Hallwas continues with an overview of the social background of "Masters country," and includes a brief biographical sketch of the poet. He then ties the poet to the literary "naturalist" movement, stressing Masters' religious skepticism and his belief in "unseen forces" that deny human freedom.

Arguably, though, the most useful part of Hallwas's introduction is the section entitled "The Influence of Spinoza." Here new readers will be exposed to Masters' basic philosophy of life as it shapes the Anthology. This section and the following one ("The Struggle for Self-realization") are basic requirements for anyone who wishes to take Masters' work seriously. At some peril, then, I would like to try to resolve the above-stated paradox: a reader new to the Anthology should chew and digest Hallwas's introduction at least to this point, then turn directly to Masters' poems.

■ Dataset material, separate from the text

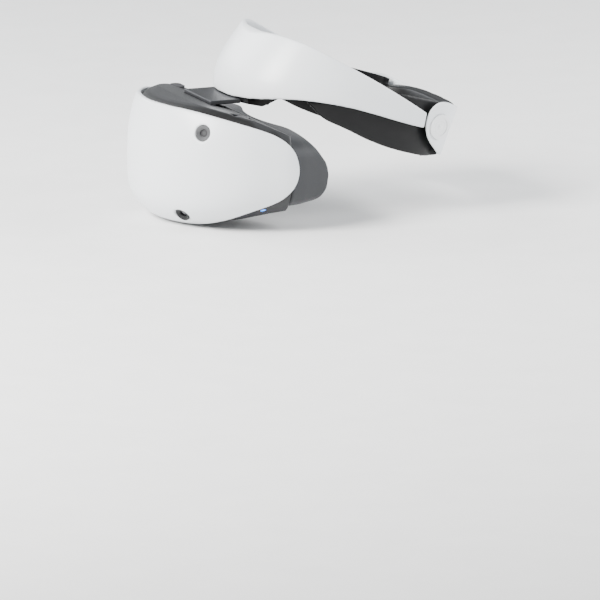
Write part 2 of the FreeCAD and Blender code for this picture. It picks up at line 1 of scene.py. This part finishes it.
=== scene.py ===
"""Visual model of a virtual-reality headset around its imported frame. Metres, +Z up, wearer looks along -Y."""
import bpy
import bmesh
import json
import math
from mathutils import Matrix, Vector


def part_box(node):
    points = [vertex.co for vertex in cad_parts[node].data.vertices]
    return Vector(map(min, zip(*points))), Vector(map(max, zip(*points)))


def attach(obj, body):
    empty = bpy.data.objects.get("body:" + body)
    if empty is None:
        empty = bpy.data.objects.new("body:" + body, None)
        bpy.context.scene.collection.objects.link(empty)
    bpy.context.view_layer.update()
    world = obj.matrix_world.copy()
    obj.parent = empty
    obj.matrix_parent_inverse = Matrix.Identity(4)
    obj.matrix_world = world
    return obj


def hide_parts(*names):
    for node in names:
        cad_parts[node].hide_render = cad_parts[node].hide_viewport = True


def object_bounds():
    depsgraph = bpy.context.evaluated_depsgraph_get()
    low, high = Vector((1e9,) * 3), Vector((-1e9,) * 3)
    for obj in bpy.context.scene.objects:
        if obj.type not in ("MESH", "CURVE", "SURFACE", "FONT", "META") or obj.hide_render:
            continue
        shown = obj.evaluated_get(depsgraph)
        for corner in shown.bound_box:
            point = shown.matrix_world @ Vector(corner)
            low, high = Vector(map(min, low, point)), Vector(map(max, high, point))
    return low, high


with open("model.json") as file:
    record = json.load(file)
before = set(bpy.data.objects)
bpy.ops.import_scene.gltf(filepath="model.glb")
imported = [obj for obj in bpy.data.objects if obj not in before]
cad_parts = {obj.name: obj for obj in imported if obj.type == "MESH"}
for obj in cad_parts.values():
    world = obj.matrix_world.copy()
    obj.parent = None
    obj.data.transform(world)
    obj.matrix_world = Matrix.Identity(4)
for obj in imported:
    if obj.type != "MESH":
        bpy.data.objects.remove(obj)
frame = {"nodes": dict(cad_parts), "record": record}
cad_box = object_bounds()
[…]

The rest of the introduction (which I would treat as an epilogue) focuses on the book's place in American literary and even political history, especially emphasizing the work's mythic aspects and its relation to other mythic works. This material is vital and interesting, but useful, it seems to me, only for inquiring minds who already have a basic understanding of Masters' poems.

In the end, though, no matter how Hallwas's edition is read, everyone should recognize it as one of the truly fine efforts in American literary publishing. For the first time, Edgar Lee Masters' basic vision that central Illinois is the world is readily available to all.

Dennis Camp is professor emeritus of English at Sangamon State University. He has edited Vachel Lindsay's poetry and prose, published in four volumes by Spoon River Poetry Press (Marshall, Minn.) between 1984 and 1989, and he is currently writing a biography of Lindsay.